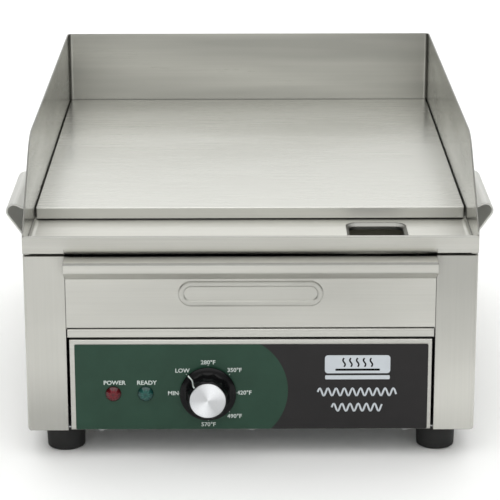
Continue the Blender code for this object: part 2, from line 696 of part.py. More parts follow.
def element_clamp(body, end, y):
    """A bar that presses the elements against the plate; the front one also carries the bulb."""
    solid = box((-150.0, 150.0), (y - 8.0, y + 8.0), (CLAMP_TOP - CLAMP_THICK, CLAMP_TOP))
    bar = piece(f"element_clamp_{end}", solid, "zinc_plated", body)
    if end == "front":
        weld(bar, box((-6.0, 6.0), (y - 6.0, y + 6.0), (CLAMP_TOP - 1.0, BULB_Z - BULB_RADIUS - GAP)))
    cut(bar, *[cylinder("Z", (side * STUD_X, y, 0), 2.4, 150.0, 170.0, 12) for side in SIDES.values()])


def insulation_and_shield(body):
    """The insulating blanket and the tray-shaped sheet that holds it up."""
    wool = box((-156.0, 156.0), (116.0, 470.0), (SHIELD_BOTTOM + 1.3, 163.0))
    blanket = piece("insulation_blanket", wool, "mineral_wool", body)
    cut(blanket, *at_each_stud(STUD_RADIUS + 0.5, 140.0, 180.0))
    path = [(160.0, 160.0), (160.0, SHIELD_BOTTOM), (-160.0, SHIELD_BOTTOM), (-160.0, 160.0)]
    solid = sheet(path, 2.0, "Y", 112.0, 474.0, thickness=1.0)
    shield = piece("heat_shield", solid, "zinc_plated", body, smooth=True)
    cut(shield, *at_each_stud(STUD_RADIUS + 0.5, 140.0, 180.0))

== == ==

Requirement - Print all the data exactly.

Exercise solution -
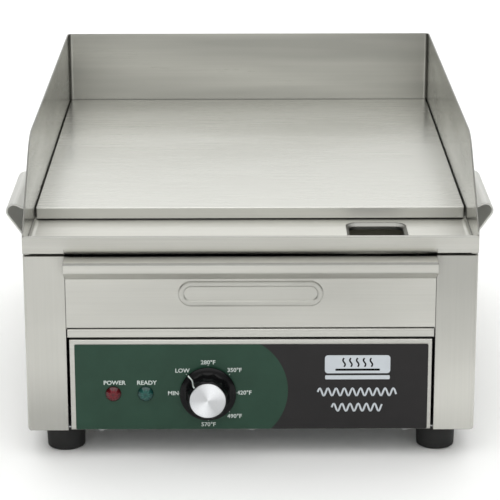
Continue the Blender code for this object: part 2, from line 696 of part.py. More parts follow.
def element_clamp(body, end, y):
    """A bar that presses the elements against the plate; the front one also carries the bulb."""
    solid = box((-150.0, 150.0), (y - 8.0, y + 8.0), (CLAMP_TOP - CLAMP_THICK, CLAMP_TOP))
    bar = piece(f"element_clamp_{end}", solid, "zinc_plated", body)
    if end == "front":
        weld(bar, box((-6.0, 6.0), (y - 6.0, y + 6.0), (CLAMP_TOP - 1.0, BULB_Z - BULB_RADIUS - GAP)))
    cut(bar, *[cylinder("Z", (side * STUD_X, y, 0), 2.4, 150.0, 170.0, 12) for side in SIDES.values()])


def insulation_and_shield(body):
    """The insulating blanket and the tray-shaped sheet that holds it up."""
    wool = box((-156.0, 156.0), (116.0, 470.0), (SHIELD_BOTTOM + 1.3, 163.0))
    blanket = piece("insulation_blanket", wool, "mineral_wool", body)
    cut(blanket, *at_each_stud(STUD_RADIUS + 0.5, 140.0, 180.0))
    path = [(160.0, 160.0), (160.0, SHIELD_BOTTOM), (-160.0, SHIELD_BOTTOM), (-160.0, 160.0)]
    solid = sheet(path, 2.0, "Y", 112.0, 474.0, thickness=1.0)
    shield = piece("heat_shield", solid, "zinc_plated", body, smooth=True)
    cut(shield, *at_each_stud(STUD_RADIUS + 0.5, 140.0, 180.0))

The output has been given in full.